Borrowing from the VC Experts blog list, the key areas covered by the term sheet usually include the following, and we provide our own thoughts on their significance:

Company Valuation. Company value is, of course, subjective in the startup stage. Other deal terms — preferred rights of the security being offered, investor preemptive rights, stock option pools, etc. — can be important to bridge that gap. As an alternative, the company can offer convertible notes instead of equity so company valuation and other terms can be deferred to a later date, when the company is receiving a larger funding. However, convertible notes can be especially dilutive of the founders’ ownership percentages if the first equity financing is raised at a lower-than-expected company valuation, if the investors demand a significant discount on the conversion, or the note investors insist on a company valuation cap in determining their conversion price.

Type of Security. Certainly most investors want some form of “preferred” equity that promises the return of their investment before the founders and common stockholders participate in company earnings or sales proceeds. Many investors also want upside, either in the form of the right to convert to common stock or a “double dip” or “participating” feature that entitles them to their money back and then a percentage of the upside on an “as-converted” basis. Startup companies should be mindful of the dilutive effect of “preferred returns” or special dividend accruals and the liquidity challenges of “redemption rights” permitting the investors to demand a repurchase of their preferred equity at some point in the future.

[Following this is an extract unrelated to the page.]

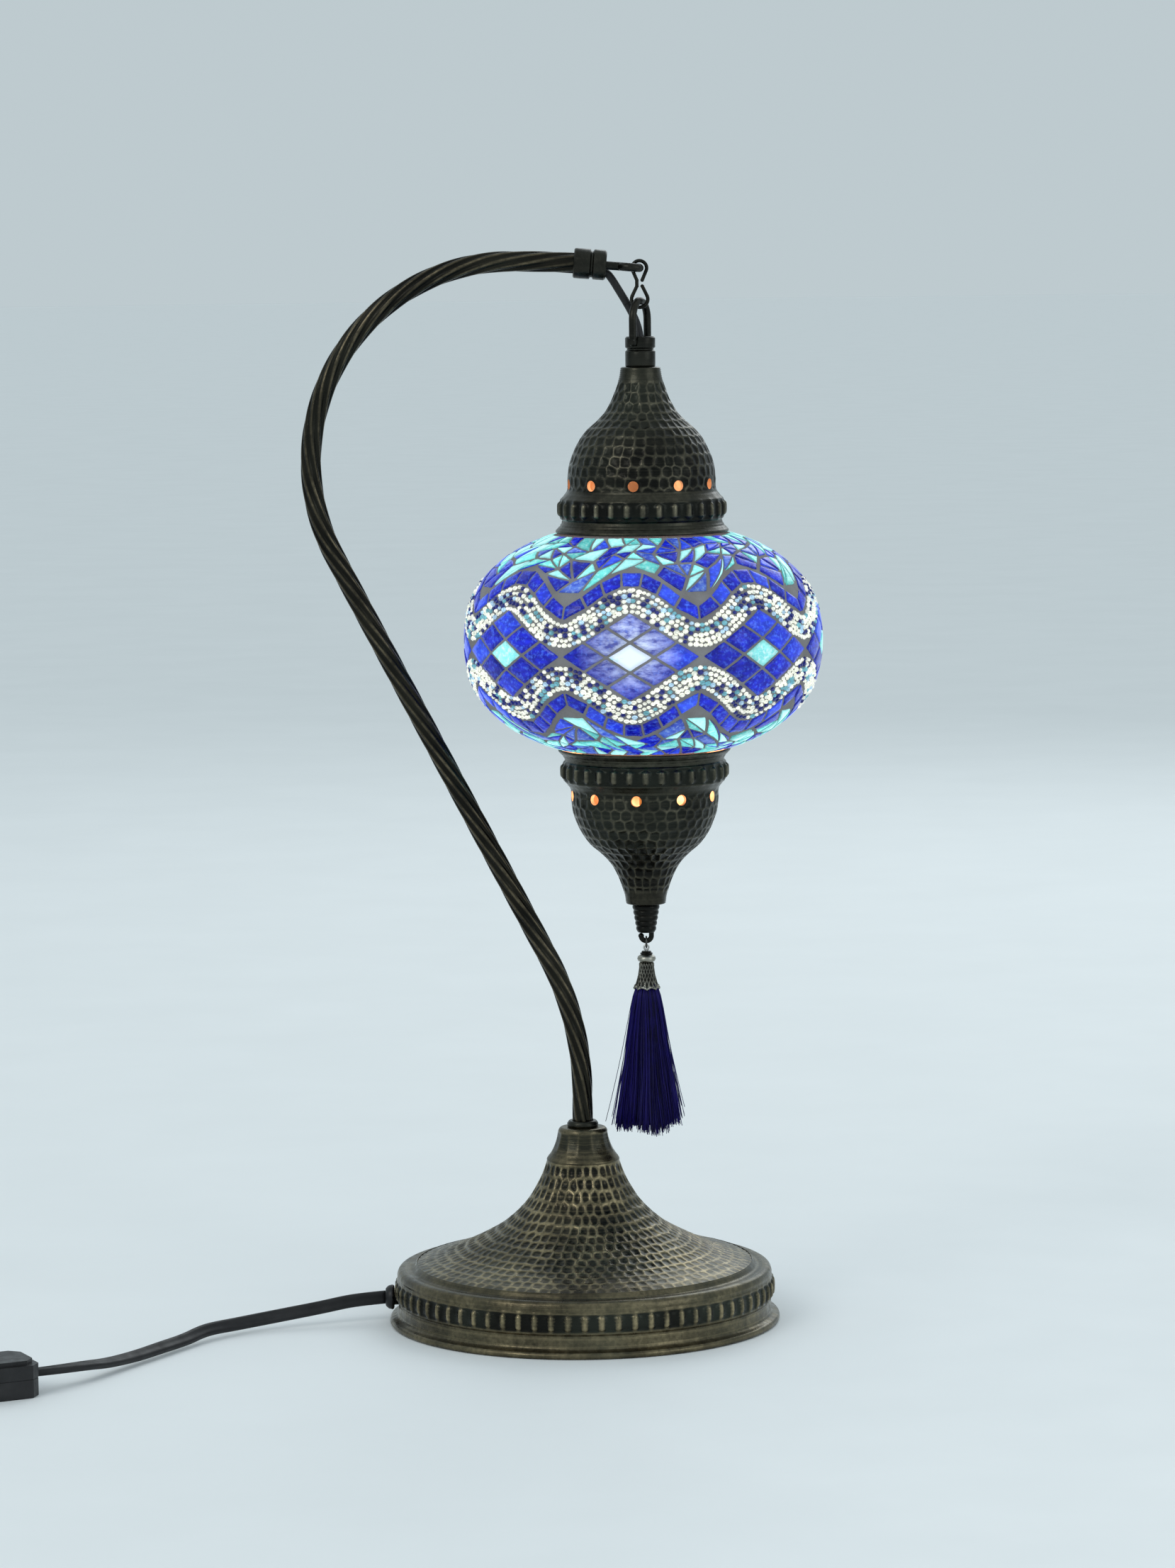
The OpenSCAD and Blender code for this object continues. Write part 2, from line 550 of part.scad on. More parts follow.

Governance Rights. Many investors will look for special “consent” or “veto” rights over major company transactions such as additional equity offerings or a sale of the company. Others will seek a right to appoint one or more members of the board of directors or at least “visitation” rights permitting the investor to send a representative to board meetings. 

Founder Stock Strings. Investors at times insist that the founders’ current shares be subjected to new or additional “vesting” terms resulting in the forfeiture of those shares upon early retirement or termination. 

Anti-Dilution Rights. Most preferred equity terms include provisions whereby the investors’ shares will convert into a higher number of common shares if, prior to such conversion, the company issues additional equity at a company valuation that is less than the valuation implied at the time of their investment. Startup companies should seek competent legal counsel regarding the differences between “weighted-average,” “full-ratchet” and “pay-to-play” anti-dilution rights.

Preemptive Rights. Investors usually expect the right to invest additional amounts in future company equity offerings to preserve their ownership percentage. This is usually considered an acceptable request. But care should be taken to exclude certain stock issuances from this right, including grants of employee incentive equity, stock issues in add-on acquisition deals, and issuances of warrants or equity to lenders and strategic partners.

Employment Agreements. Startup companies should seriously consider, prior to an equity raise, not only subjecting their and their fellow employees to stock vesting terms, but also having each employee enter into standard employment agreements, including terms or separate agreements relating to intellectual property ownership, confidentiality, non-solicitation and noncompetition. Having these protections in place not only protects each founder from the actions of other stockholders but also makes investors much more comfortable with their investment.

Liquidity Rights. Many investors will want “co-sale” or “tag-along” rights entitling them to sell proportionately with any founders who sell portions of their shares, as well as “registration” rights in the event of a company IPO. 

These are only a few of the standard terms that investors may expect to see. The final terms will depend on the company’s attractiveness and stage of development, and the terms of the financing should be negotiated with future rounds of financing and the company’s exit alternatives in mind. Once struck, the terms of the company’s first “seed” or “Series A” financing can impact the terms of subsequent financings.